_Objective_
All of the data below must be repeated exactly.

_Data lines_

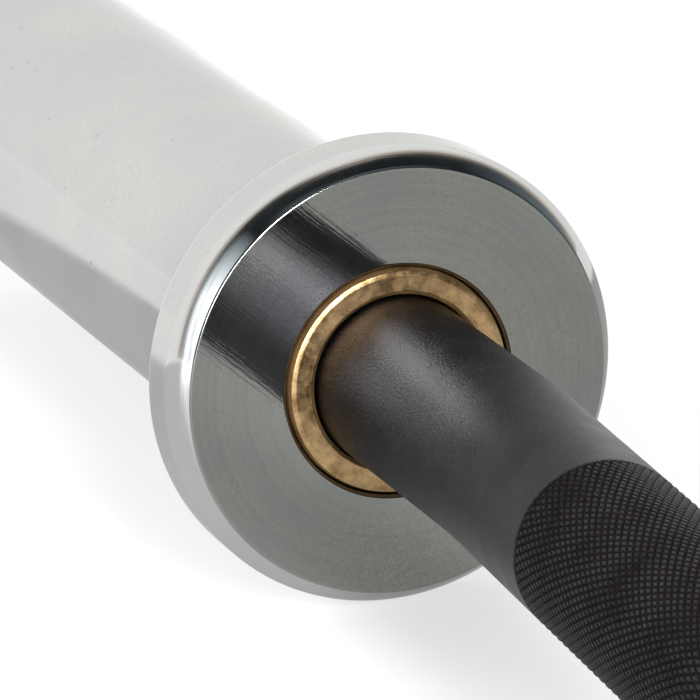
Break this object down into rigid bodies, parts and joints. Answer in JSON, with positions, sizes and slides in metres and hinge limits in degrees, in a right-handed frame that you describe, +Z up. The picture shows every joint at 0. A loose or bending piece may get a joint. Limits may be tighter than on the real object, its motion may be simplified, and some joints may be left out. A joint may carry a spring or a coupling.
{
  "type": "ez curl bar",
  "caption": "Cambered curl bar with knurled grips and a free-turning plate sleeve with a collar on each end.",
  "frame": {"origin": "on the floor, at the centre of the bar's footprint as it lies on its two collars and the middle of its camber", "axes": "+X along the sleeves' common axis, +Z up, the peaks of the camber towards -Y"},
  "size_m": [1.283, 0.0956, 0.0753],
  "materials": {
    "black_steel": "satin black, knurled on the grips",
    "zinc_steel": "bright zinc over turned steel",
    "bronze": "sintered bronze, machined",
    "washer_steel": "plain steel",
    "spring_steel": "blackened spring steel",
    "end_cap": "bright zinc, turned"
  },
  "bodies": {
    "shaft_assembly": {"shaft": "black_steel", "left_inner_thrust_washer": "washer_steel", "left_outer_thrust_washer": "washer_steel", "left_shaft_ring": "spring_steel", "right_inner_thrust_washer": "washer_steel", "right_outer_thrust_washer": "washer_steel", "right_shaft_ring": "spring_steel"},
    "left_sleeve": {"left_collar": "zinc_steel", "left_sleeve_tube": "zinc_steel", "left_inner_bushing": "bronze", "left_outer_bushing": "bronze", "left_end_cap": "end_cap", "left_end_cap_ring": "spring_steel"},
    "right_sleeve": {"right_collar": "zinc_steel", "right_sleeve_tube": "zinc_steel", "right_inner_bushing": "bronze", "right_outer_bushing": "bronze", "right_end_cap": "end_cap", "right_end_cap_ring": "spring_steel"}
  },
  "joints": [
    {"name": "left_sleeve_spin", "type": "hinge", "parent": "shaft_assembly", "child": "left_sleeve", "pos_m": [-0.439, -0.01021, 0.03763], "axis": [1, 0, 0], "continuous": true},
    {"name": "right_sleeve_spin", "type": "hinge", "parent": "shaft_assembly", "child": "right_sleeve", "pos_m": [0.439, -0.01021, 0.03763], "axis": [1, 0, 0], "continuous": true}
  ]
}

_Reply_
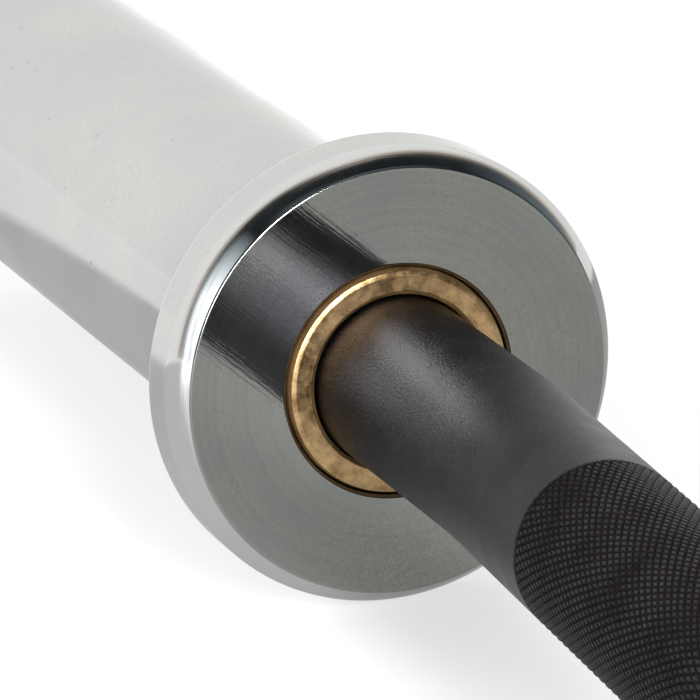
Break this object down into rigid bodies, parts and joints. Answer in JSON, with positions, sizes and slides in metres and hinge limits in degrees, in a right-handed frame that you describe, +Z up. The picture shows every joint at 0. A loose or bending piece may get a joint. Limits may be tighter than on the real object, its motion may be simplified, and some joints may be left out. A joint may carry a spring or a coupling.
{
  "type": "ez curl bar",
  "caption": "Cambered curl bar with knurled grips and a free-turning plate sleeve with a collar on each end.",
  "frame": {"origin": "on the floor, at the centre of the bar's footprint as it lies on its two collars and the middle of its camber", "axes": "+X along the sleeves' common axis, +Z up, the peaks of the camber towards -Y"},
  "size_m": [1.283, 0.0956, 0.0753],
  "materials": {
    "black_steel": "satin black, knurled on the grips",
    "zinc_steel": "bright zinc over turned steel",
    "bronze": "sintered bronze, machined",
    "washer_steel": "plain steel",
    "spring_steel": "blackened spring steel",
    "end_cap": "bright zinc, turned"
  },
  "bodies": {
    "shaft_assembly": {"shaft": "black_steel", "left_inner_thrust_washer": "washer_steel", "left_outer_thrust_washer": "washer_steel", "left_shaft_ring": "spring_steel", "right_inner_thrust_washer": "washer_steel", "right_outer_thrust_washer": "washer_steel", "right_shaft_ring": "spring_steel"},
    "left_sleeve": {"left_collar": "zinc_steel", "left_sleeve_tube": "zinc_steel", "left_inner_bushing": "bronze", "left_outer_bushing": "bronze", "left_end_cap": "end_cap", "left_end_cap_ring": "spring_steel"},
    "right_sleeve": {"right_collar": "zinc_steel", "right_sleeve_tube": "zinc_steel", "right_inner_bushing": "bronze", "right_outer_bushing": "bronze", "right_end_cap": "end_cap", "right_end_cap_ring": "spring_steel"}
  },
  "joints": [
    {"name": "left_sleeve_spin", "type": "hinge", "parent": "shaft_assembly", "child": "left_sleeve", "pos_m": [-0.439, -0.01021, 0.03763], "axis": [1, 0, 0], "continuous": true},
    {"name": "right_sleeve_spin", "type": "hinge", "parent": "shaft_assembly", "child": "right_sleeve", "pos_m": [0.439, -0.01021, 0.03763], "axis": [1, 0, 0], "continuous": true}
  ]
}